Traffic drives on the right. There is an extensive road network but less than a third of the roads are all-weather. Many of the roads are made from volcanic ash, and therefore very muddy during the rains. There are, however, about 13,000km (8000 miles) of first- and second-class roads in the country with paved highways from Guatemala City to the principal towns in the interior and to both the Atlantic and Pacific ports. Seatbelts must be worn at all times but there are no laws regarding the use of child safety seats. Speed limits vary depending on the condition of the road but they are rarely enforced. Driving under the influence of alcohol or drugs is illegal and those caught may be jailed. Travellers should avoid driving to Panajachel via Patzun as the road is badly maintained and criminals take advantage of these conditions to hold up travellers. The road from the El Salvador border to Cuilapa and from the Belize border to El Cruce are major danger spots for bus-jacking and there are also similar incidents on the main Pan-American Highway near Solola.

Bus

The network of regular bus services between major towns is cheap but crowded and road accidents are common. Slightly more expensive air-conditioned services are available. Transportes Litegua operates regular buses along the Caribbean Highway from Guatemala City, Rio Dulce and Morales to Puerto Barrios. The Guatemala City Council no longer permits inter-urban buses to enter the city centre; passengers are dropped at various points on the outskirts.

Taxi

Flat rate for short or long runs within the city although prices tend to be high. Cars can also be hired by the hour. Vehicles may be summoned by phone or in the street. There are ranks at the main international hotels. Tipping is discretionary (5-10%).

Car Rental

Budget, National and local firms provide services in Guatemala City. Rates are low, but insurance is extra. It is possible to rent a car for up to 30 days with either an International Driving Permit or national licence. It is also possible to rent motorcycles. Regulations may vary from company to company.
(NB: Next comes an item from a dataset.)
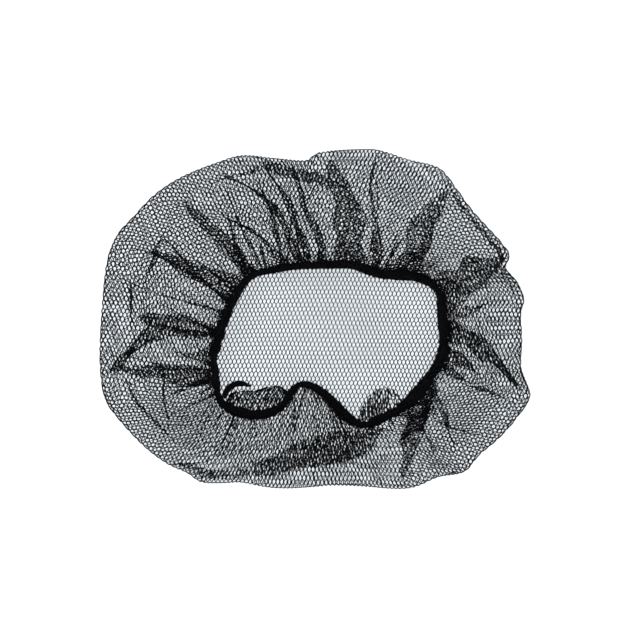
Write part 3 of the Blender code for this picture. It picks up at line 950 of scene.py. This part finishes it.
class HAIRNET_OT_stage(bpy.types.Operator):
    """Set the table, the light and the camera"""

    bl_idname = "hairnet.stage"
    bl_label = "Table, light and camera"

    def execute(self, context):
        scene = context.scene
        sizes = scene.hairnet_stage
        bpy.ops.mesh.primitive_plane_add(size=6.0, location=(0.0, 0.0, 0.0))
        table = context.object
        table.name = "table"
        table.data.materials.append(table_material())
        world = bpy.data.worlds.new("soft room")
        scene.world = world
        world.use_nodes = True
        world.node_tree.nodes["Background"].inputs["Color"].default_value = (*sizes.room_colour, 1.0)
        world.node_tree.nodes["Background"].inputs["Strength"].default_value = sizes.room_light
        for name, place, watts, width in (
            ("key_light", (-0.9, 0.7, 1.5), 8.0, 1.0),
            ("fill_light", (1.1, -0.6, 1.4), 5.0, 1.0),
        ):
            light = bpy.data.lights.new(name, "AREA")
            light.energy = watts
            light.size = width
            lamp = bpy.data.objects.new(name, light)
            lamp.location = place
            lamp.rotation_euler = (-Vector(place)).to_track_quat("-Z", "Y").to_euler()
            scene.collection.objects.link(lamp)
        camera = bpy.data.cameras.new("camera")
        camera.sensor_width = 36.0
        camera.lens = camera.sensor_width * sizes.camera_height / sizes.view_width
        eye = bpy.data.objects.new("camera", camera)
        eye.location = (0.00325, -0.00065, sizes.camera_height)
        scene.collection.objects.link(eye)
        scene.camera = eye
        scene.view_settings.view_transform = "Standard"
        scene.view_settings.look = "None"
        return {"FINISHED"}


class HAIRNET_PT_panel(bpy.types.Panel):
    """Lists the pieces of the hairnet"""

    bl_label = "Hairnet"
    bl_idname = "HAIRNET_PT_panel"
    bl_space_type = "VIEW_3D"
    bl_region_type = "UI"
    bl_category = "Hairnet"

    def draw(self, context):
        for operator in OPERATORS:
            self.layout.operator(operator.bl_idname)


OPERATORS = (HAIRNET_OT_stage, HAIRNET_OT_net, HAIRNET_OT_elastic)
CLASSES = (*GROUPS.values(), *OPERATORS, HAIRNET_PT_panel)


def register():
    for kind in CLASSES:
        bpy.utils.register_class(kind)
    for name, group in GROUPS.items():
        setattr(bpy.types.Scene, name, PointerProperty(type=group))


def unregister():
    for name in GROUPS:
        delattr(bpy.types.Scene, name)
    for kind in reversed(CLASSES):
        bpy.utils.unregister_class(kind)


def main():
    register()
    bpy.ops.hairnet.stage()
    bpy.ops.hairnet.net()
    bpy.ops.hairnet.elastic()


if __name__ == "__main__":
    main()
Documentation: A local licence will be issued on production of the visitor’s own national driving licence. Adequate car insurance is essential.

Urban Transportation

Guatemala City has a reasonably effective local bus system. Some of the most common bus lines include the 82, the 83, and the 101. Taxis can be found throughout the city. Be sure to negotiate a price before embarking on your journey. Travel after nightfall is considered dangerous and inadvisable.